Elaboração e reconhecimento em Caderno de memórias coloniais
| Autores: Vima Lia de Rossi Martin (USP - Universidade de São Paulo) |
Resumo: O trabalho busca, a partir da análise do romance autobiográfico Caderno de memórias coloniais, publicado em 2009 por Isabela Figueiredo, investigar de que modo a narradora reconstrói discursivamente a memória de sua infância, que articula história pessoal e a experiência coletiva do colonialismo em Moçambique nos anos que antecedem a independência, conquistada apenas em 1975. O romance, construído por cinquenta e um capítulos curtos, tem caráter ensaístico e testemunhal, e provocou um intenso debate em Portugal por ocasião de sua publicação.
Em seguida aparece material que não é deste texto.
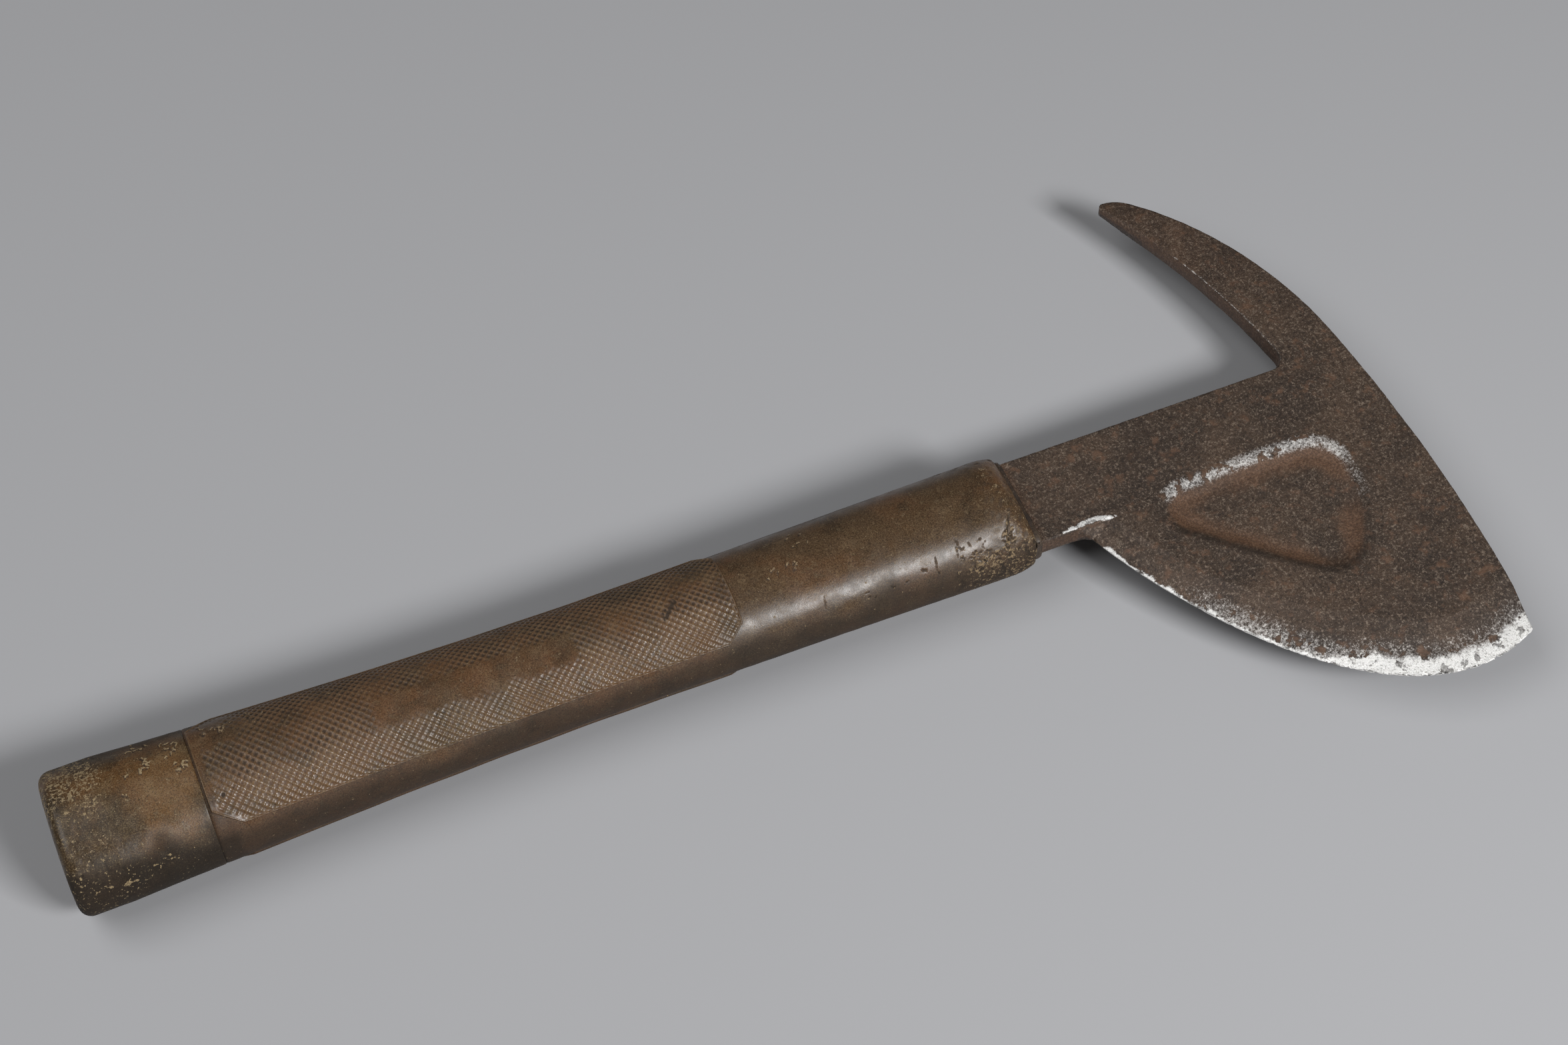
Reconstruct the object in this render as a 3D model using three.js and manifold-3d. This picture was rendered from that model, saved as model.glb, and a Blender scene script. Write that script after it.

Valendo-se de estratégias como a elipse e a ironia, e dando destaque à materialidade do corpo negro - em oposição à do corpo branco - a autora elabora e reconhece aspectos constitutivos de sua identidade, fundada sobretudo na relação ambivalente estabelecida com o pai. Este, homem de corpo e personalidade fortes, agente do racismo e da violência que caracterizam a realidade colonial, é simultaneamente adorado e odiado pela menina - filha única que, aos poucos, descortina a crueldade do sistema católico e patriarcal no qual está inserida. Nesse sentido, o corajoso relato autobiográfico empreendido por Isabela Figueiredo configura-se simultaneamente como uma luta íntima e um compromisso ético, desafiando a complexa dinâmica estabelecida entre lembrar e esquecer, entre denunciar e silenciar.